Luck, Joe and John Fulton. 2014. Best Management Practices for Collecting Accurate Yield Data and Avoiding Errors During Harvest. Univ. Nebraska Extension Circular EC2004. http://extensionpublications.unl.edu/assets/pdf/ec2004.pdf [accessed Oct 2020].

Luck, Joe, Nathan Mueller, and John Fulton. 2015. Improving Yield Map Quality by Reducing Errors through Yield Data File Post-Processing. Univ. of Nebraska Extension Circular EC2005. http://extensionpublications.unl.edu/assets/pdf/ec2005.pdf [accessed Oct 2020].

Nielsen, RL (Bob). 2014a. Wandering Hybrid Syndrome: Yield Monitor Errors. Corny News Network, Purdue Extension. https://www.kingcorn.org/news/timeless/AutoHybridErrors.html [URL accessed Oct 2020].

Nielsen, RL (Bob). 2020b. Wandering Swath Width Syndrome: Yield Monitor Errors. Corny News Network, Purdue Extension. http://www.kingcorn.org/news/timeless/AutoHeaderWidth.html [URL accessed Oct 2020].

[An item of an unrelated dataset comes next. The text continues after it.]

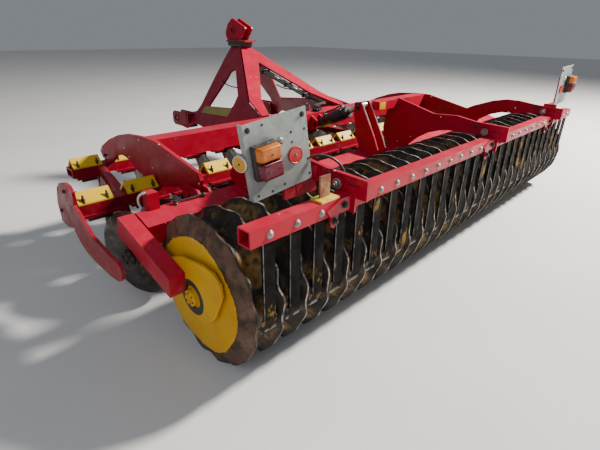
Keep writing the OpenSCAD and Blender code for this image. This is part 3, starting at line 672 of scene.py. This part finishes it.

Nielsen, R.L. (Bob). 2020c. Yield Monitor Calibration: Garbage In, Garbage Out. Corny News Network, Purdue Extension. http://www.kingcorn.org/news/timeless/YldMonCalibr.html [URL accessed Oct 2020].

Click image to view larger version in a popup window. Left or right arrow on your keypad will cycle through the popup images.

Yield data before processing.

Fig. 1. Map of yield data incorrectly processed for start/stop delays and grain flow shift. Colors: Green = highest yields, Red = lowest yields. Davis-Purdue Ag Center, Field M1 (30-ac), 2015 corn harvest.

Yield data after processing.

Fig. 2. Map of yield data correctly processed for start/stop delays and grain flow shift. Colors: Green = highest yields, Red = lowest yields. Davis-Purdue Ag Center, Field M1 (30-ac), 2015 corn harvest.